- [Task]: Filter this data down to the lines that hold "part", and copy them.

- [Given data]:
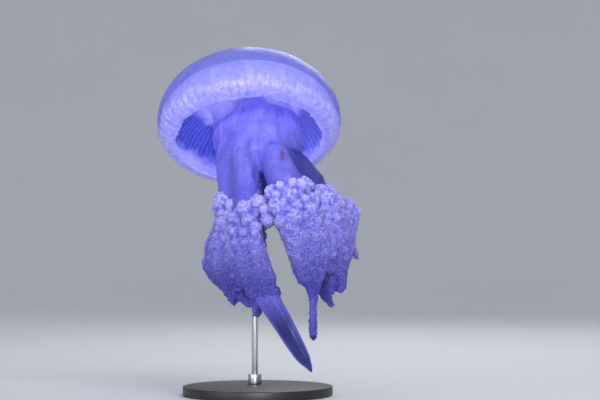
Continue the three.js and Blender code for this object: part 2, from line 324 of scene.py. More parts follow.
# %% [markdown]
# ## The manubrium, the arms and the clubs
#
# These are soft shapes that flow into each other. The solid model has them as separate lengths with
# flat ends, so copies of the lengths are put together and remeshed with small voxels, which melts the
# joints away. The frilled lengths are thinned first, since the frills that cover them bring their own
# thickness. The frills are deepest at the top of an arm and less than half as deep at its club.

# %% Measure the arms
ARMS = range(1, 9)
LEFT_ARMS = (3, 4, 5, 6)
RIGHT_ARMS = (7, 8, 1, 2)
DEEPEST_FRILL = 11 * MM
OVERLAP = 0.6 * MM


def tree_of(*names):
    """A search tree of a few solid nodes together."""
    together = bmesh.new()
    for name in names:
        together.from_mesh(nodes[name].data)
    tree = BVHTree.FromBMesh(together)
    together.free()
    return tree


def line_of(arm):
    """Where an arm's frilled length starts and ends, from the ends of the lengths beside it."""
    ends = []
    for part in ("stalk", "club"):
        tree = tree_of(f"arm_{arm}_{part}")
        corners = [vertex.co for vertex in nodes[f"arm_{arm}_frill"].data.vertices]
        ring = [corner for corner in corners if tree.find_nearest(corner)[3] < 1.5 * MM]
        ends.append(sum(ring, Vector()) / len(ring))
    return ends


lines = {arm: line_of(arm) for arm in ARMS}
stalk_trees = {arm: tree_of(f"arm_{arm}_stalk") for arm in ARMS}


def along(places, arm):
    """Each place's share of the way down an arm, 0 at the top of its frills, and its distance from it."""
    top, bottom = (np.array(end) for end in lines[arm])
    share = (places - top) @ (bottom - top) / ((bottom - top) @ (bottom - top))
    on_line = top + np.clip(share, 0, 1)[:, None] * (bottom - top)
    return share, np.linalg.norm(places - on_line, axis=1)


def nearest_arms(places, arms):
    """Each place's nearest arm, and its share of the way down that arm."""
    shares, distances = np.array([along(places, arm) for arm in arms]).transpose(1, 0, 2)
    nearest = np.argmin(distances, axis=0)
    return np.array(arms)[nearest], shares[nearest, np.arange(len(places))]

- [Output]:
Continue the three.js and Blender code for this object: part 2, from line 324 of scene.py. More parts follow.
    for part in ("stalk", "club"):
        tree = tree_of(f"arm_{arm}_{part}")